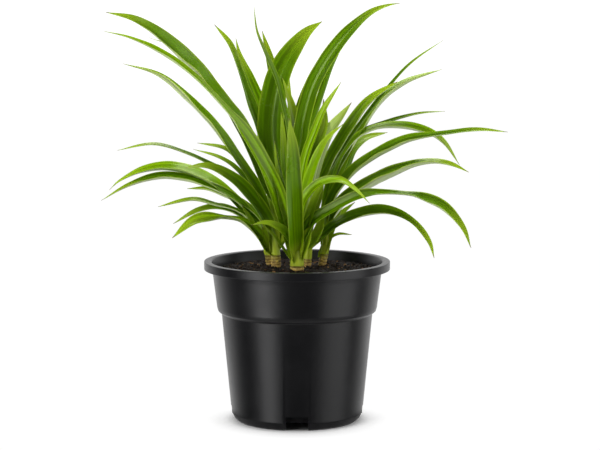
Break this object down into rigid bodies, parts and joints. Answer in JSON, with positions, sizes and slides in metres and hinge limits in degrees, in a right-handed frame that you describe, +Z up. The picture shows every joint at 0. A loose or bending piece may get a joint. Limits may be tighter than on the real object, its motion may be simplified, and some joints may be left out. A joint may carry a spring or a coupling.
{
  "type": "potted dracaena",
  "caption": "Leafy foliage plant with long arching blades on short bare canes, standing in soil in a round tapering nursery pot with a flat rim.",
  "frame": {"origin": "on the pot's axis, on the surface that the pot stands on", "axes": "+Z up along the pot's axis, +X to the right, -Y to the front"},
  "size_m": [0.4177, 0.235, 0.4257],
  "materials": {
    "pot_plastic": "fine satin texture, black",
    "soil": "crumbly, dark brown",
    "cane": "dry, ringed, tan",
    "leaf": "glossy, fresh green with fine veins"
  },
  "bodies": {
    "root": {"pot": "pot_plastic", "soil": "soil", "cane_front": "cane", "cane_left": "cane", "cane_left_back": "cane", "cane_right_back": "cane", "cane_right": "cane", "leaves_front": "leaf", "leaves_left": "leaf", "leaves_left_back": "leaf", "leaves_right_back": "leaf", "leaves_right": "leaf"}
  },
  "joints": []
}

════════

Extract all of the data shown above without alteration.

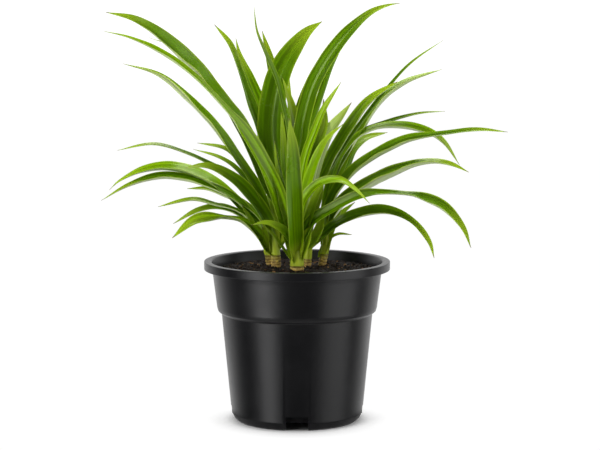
Break this object down into rigid bodies, parts and joints. Answer in JSON, with positions, sizes and slides in metres and hinge limits in degrees, in a right-handed frame that you describe, +Z up. The picture shows every joint at 0. A loose or bending piece may get a joint. Limits may be tighter than on the real object, its motion may be simplified, and some joints may be left out. A joint may carry a spring or a coupling.
{
  "type": "potted dracaena",
  "caption": "Leafy foliage plant with long arching blades on short bare canes, standing in soil in a round tapering nursery pot with a flat rim.",
  "frame": {"origin": "on the pot's axis, on the surface that the pot stands on", "axes": "+Z up along the pot's axis, +X to the right, -Y to the front"},
  "size_m": [0.4177, 0.235, 0.4257],
  "materials": {
    "pot_plastic": "fine satin texture, black",
    "soil": "crumbly, dark brown",
    "cane": "dry, ringed, tan",
    "leaf": "glossy, fresh green with fine veins"
  },
  "bodies": {
    "root": {"pot": "pot_plastic", "soil": "soil", "cane_front": "cane", "cane_left": "cane", "cane_left_back": "cane", "cane_right_back": "cane", "cane_right": "cane", "leaves_front": "leaf", "leaves_left": "leaf", "leaves_left_back": "leaf", "leaves_right_back": "leaf", "leaves_right": "leaf"}
  },
  "joints": []
}